Task: Only the lines from the one with "Write part 4" through the one with "piece = sweep(name, path, [(middle" are to be restated, word for word, with both of them included.

BEGIN Input rows

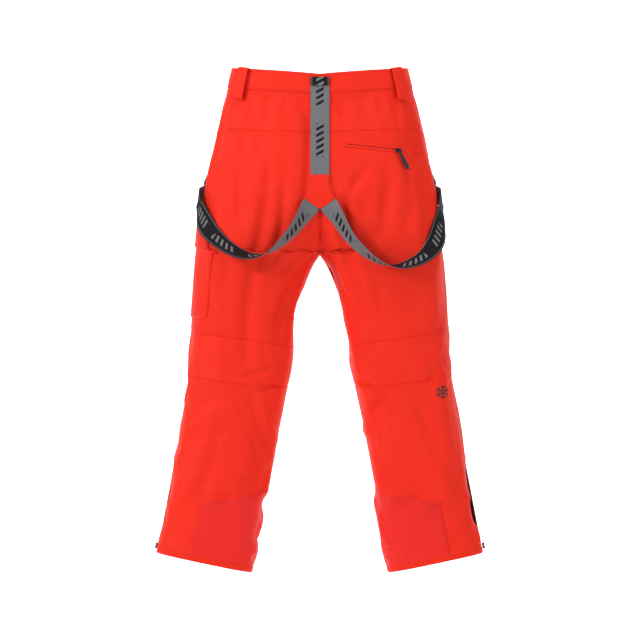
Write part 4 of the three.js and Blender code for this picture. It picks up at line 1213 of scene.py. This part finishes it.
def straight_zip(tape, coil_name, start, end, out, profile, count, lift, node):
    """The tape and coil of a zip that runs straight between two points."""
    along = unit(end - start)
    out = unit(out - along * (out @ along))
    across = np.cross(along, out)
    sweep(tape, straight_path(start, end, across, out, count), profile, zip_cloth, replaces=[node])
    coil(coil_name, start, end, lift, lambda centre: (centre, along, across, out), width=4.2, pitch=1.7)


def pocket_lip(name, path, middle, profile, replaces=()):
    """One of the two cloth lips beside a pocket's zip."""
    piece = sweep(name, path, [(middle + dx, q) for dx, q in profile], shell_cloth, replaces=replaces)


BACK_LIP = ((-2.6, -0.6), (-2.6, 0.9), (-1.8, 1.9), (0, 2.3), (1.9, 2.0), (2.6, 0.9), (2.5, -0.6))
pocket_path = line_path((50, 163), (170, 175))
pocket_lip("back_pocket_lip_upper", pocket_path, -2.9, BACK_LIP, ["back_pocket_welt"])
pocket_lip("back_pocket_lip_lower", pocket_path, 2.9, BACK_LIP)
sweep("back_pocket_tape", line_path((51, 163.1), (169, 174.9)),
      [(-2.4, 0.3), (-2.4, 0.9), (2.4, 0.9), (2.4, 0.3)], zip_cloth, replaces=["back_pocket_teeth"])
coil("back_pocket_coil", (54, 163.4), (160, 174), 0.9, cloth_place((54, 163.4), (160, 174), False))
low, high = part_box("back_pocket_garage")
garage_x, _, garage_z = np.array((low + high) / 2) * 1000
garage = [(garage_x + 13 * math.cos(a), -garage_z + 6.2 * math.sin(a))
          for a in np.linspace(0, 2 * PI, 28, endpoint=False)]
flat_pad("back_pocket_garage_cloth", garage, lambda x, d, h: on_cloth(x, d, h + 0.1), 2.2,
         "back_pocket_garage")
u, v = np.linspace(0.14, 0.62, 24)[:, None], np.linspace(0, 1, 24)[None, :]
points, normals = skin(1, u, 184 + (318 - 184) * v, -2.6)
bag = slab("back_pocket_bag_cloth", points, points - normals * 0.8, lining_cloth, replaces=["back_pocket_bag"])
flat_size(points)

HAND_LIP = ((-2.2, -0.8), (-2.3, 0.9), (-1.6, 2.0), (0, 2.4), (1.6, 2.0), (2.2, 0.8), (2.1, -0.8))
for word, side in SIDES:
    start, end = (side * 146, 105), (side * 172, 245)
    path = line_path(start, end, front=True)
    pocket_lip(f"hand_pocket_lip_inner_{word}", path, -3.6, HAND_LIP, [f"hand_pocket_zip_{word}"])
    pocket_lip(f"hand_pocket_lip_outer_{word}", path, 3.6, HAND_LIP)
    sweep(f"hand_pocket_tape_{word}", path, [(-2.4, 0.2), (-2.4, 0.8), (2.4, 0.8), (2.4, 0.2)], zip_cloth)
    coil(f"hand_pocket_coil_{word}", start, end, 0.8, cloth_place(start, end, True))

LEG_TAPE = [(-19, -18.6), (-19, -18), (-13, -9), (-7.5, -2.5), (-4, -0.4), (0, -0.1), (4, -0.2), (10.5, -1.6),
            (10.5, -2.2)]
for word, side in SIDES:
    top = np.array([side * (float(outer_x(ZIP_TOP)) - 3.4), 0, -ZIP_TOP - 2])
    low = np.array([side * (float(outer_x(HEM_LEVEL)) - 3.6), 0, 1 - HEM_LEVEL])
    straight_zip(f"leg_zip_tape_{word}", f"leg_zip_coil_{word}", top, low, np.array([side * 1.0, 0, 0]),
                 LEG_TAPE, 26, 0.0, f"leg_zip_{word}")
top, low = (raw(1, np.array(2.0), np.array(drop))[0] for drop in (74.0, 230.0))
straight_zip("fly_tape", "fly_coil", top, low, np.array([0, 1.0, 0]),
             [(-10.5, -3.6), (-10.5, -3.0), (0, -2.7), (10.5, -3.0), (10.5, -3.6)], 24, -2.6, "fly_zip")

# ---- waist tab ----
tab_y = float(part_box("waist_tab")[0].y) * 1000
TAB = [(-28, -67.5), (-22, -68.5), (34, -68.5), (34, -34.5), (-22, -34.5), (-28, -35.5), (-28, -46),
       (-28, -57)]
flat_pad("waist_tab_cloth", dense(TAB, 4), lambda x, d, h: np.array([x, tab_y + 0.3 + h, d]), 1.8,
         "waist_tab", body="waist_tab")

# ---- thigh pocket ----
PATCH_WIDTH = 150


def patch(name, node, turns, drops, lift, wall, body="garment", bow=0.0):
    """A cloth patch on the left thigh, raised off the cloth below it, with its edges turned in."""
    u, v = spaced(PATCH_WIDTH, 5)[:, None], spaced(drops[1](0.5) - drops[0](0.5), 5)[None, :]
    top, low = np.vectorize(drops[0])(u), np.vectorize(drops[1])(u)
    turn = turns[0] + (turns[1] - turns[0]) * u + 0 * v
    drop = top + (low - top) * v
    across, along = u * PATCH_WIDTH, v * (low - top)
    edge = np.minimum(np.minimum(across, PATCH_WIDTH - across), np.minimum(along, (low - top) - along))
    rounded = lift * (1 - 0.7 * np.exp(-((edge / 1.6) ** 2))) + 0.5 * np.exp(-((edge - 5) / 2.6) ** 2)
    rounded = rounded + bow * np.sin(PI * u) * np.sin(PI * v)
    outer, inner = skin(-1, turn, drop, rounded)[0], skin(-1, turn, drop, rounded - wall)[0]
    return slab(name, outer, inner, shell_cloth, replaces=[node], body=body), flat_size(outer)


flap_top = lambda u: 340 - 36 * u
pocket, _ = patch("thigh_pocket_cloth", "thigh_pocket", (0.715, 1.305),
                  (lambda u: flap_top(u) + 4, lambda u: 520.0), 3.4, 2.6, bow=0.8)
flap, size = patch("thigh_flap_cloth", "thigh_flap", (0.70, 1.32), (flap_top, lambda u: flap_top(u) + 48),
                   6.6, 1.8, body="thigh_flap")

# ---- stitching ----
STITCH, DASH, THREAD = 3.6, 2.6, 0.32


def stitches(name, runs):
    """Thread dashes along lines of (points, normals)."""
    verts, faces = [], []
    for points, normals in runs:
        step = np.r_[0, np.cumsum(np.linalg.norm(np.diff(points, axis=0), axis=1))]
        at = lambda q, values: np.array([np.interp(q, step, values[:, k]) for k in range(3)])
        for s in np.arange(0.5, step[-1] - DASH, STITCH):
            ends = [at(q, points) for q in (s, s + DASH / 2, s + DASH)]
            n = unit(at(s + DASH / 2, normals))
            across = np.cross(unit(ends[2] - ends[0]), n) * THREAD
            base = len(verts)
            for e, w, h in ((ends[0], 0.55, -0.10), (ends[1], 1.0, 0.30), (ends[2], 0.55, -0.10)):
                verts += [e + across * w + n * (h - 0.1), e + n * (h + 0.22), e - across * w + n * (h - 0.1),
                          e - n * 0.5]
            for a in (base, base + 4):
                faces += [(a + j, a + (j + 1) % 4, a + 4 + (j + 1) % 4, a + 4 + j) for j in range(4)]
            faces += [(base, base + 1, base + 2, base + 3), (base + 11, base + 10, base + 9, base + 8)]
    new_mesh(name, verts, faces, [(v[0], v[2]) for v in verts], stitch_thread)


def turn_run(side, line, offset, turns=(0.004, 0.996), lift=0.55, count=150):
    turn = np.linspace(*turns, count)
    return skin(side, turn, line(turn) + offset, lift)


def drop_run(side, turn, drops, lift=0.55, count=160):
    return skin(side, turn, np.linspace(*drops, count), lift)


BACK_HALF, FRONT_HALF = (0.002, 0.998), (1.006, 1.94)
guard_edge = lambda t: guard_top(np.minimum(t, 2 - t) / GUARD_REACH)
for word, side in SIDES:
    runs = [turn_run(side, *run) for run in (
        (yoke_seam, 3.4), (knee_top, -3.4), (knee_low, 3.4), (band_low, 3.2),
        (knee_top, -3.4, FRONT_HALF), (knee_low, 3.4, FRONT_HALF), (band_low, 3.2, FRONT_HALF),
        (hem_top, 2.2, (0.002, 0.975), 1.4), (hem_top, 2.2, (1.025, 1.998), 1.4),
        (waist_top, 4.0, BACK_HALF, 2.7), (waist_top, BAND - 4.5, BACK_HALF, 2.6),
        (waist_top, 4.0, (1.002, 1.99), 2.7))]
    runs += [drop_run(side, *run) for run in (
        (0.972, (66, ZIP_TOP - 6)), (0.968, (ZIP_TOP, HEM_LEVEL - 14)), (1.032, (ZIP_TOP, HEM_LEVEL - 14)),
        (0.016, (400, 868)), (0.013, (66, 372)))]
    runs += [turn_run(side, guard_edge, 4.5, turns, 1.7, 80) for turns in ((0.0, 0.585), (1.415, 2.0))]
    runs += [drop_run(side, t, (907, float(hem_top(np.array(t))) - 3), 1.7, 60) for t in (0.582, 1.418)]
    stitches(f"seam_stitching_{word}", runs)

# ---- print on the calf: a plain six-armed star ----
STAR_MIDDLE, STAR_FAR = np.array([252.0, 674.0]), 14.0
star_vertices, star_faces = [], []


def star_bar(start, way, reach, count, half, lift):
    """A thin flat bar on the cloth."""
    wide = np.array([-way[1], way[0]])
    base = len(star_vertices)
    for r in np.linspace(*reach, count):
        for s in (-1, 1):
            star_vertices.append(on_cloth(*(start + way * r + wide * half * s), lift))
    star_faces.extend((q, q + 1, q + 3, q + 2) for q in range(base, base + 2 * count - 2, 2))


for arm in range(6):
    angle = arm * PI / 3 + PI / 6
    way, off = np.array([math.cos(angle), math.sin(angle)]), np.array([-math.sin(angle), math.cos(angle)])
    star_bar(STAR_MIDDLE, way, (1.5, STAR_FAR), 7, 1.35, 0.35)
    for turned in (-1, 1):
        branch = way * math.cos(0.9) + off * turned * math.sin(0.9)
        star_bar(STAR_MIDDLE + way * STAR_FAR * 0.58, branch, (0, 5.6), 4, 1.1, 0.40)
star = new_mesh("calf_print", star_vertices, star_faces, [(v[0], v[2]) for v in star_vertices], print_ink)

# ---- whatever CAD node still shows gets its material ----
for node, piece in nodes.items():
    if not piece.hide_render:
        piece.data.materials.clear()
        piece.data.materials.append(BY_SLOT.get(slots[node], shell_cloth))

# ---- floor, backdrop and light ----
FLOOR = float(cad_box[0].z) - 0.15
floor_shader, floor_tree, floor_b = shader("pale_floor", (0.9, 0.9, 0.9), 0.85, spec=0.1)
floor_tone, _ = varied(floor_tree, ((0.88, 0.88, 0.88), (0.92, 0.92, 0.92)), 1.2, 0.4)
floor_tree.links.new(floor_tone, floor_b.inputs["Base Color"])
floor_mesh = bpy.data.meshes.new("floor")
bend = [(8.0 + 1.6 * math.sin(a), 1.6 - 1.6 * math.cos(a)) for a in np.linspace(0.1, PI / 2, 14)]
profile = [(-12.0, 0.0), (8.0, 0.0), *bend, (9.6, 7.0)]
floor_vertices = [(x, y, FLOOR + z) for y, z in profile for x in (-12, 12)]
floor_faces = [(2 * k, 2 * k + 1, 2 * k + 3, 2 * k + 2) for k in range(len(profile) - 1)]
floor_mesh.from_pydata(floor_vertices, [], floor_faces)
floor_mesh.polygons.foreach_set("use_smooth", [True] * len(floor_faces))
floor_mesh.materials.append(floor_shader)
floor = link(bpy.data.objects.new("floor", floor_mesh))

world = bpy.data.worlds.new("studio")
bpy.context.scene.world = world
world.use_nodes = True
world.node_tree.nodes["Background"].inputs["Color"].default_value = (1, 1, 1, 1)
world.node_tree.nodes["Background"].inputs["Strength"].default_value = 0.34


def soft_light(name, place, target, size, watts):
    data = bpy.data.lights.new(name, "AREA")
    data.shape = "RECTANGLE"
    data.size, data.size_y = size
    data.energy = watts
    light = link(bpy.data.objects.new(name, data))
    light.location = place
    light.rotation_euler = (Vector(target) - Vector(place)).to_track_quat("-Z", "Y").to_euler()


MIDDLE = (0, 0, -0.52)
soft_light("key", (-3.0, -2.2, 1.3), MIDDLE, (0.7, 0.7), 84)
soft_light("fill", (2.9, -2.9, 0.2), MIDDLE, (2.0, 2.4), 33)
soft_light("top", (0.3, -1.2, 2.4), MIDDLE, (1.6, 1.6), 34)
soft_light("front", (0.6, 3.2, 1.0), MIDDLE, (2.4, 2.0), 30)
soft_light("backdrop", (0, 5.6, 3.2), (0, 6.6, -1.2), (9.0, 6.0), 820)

END Input rows
BEGIN Input rows

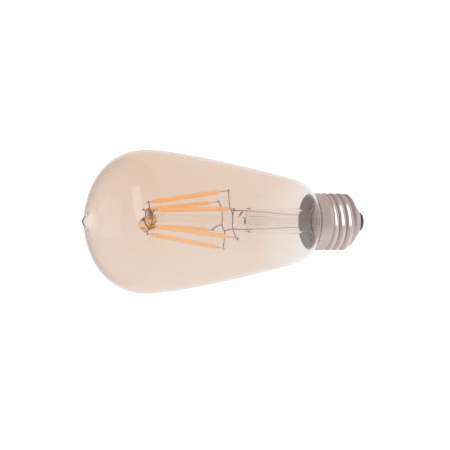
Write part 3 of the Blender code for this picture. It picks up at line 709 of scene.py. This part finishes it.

END Input rows

Solution to the exercise:
Write part 4 of the three.js and Blender code for this picture. It picks up at line 1213 of scene.py. This part finishes it.
def straight_zip(tape, coil_name, start, end, out, profile, count, lift, node):
    """The tape and coil of a zip that runs straight between two points."""
    along = unit(end - start)
    out = unit(out - along * (out @ along))
    across = np.cross(along, out)
    sweep(tape, straight_path(start, end, across, out, count), profile, zip_cloth, replaces=[node])
    coil(coil_name, start, end, lift, lambda centre: (centre, along, across, out), width=4.2, pitch=1.7)


def pocket_lip(name, path, middle, profile, replaces=()):
    """One of the two cloth lips beside a pocket's zip."""
    piece = sweep(name, path, [(middle + dx, q) for dx, q in profile], shell_cloth, replaces=replaces)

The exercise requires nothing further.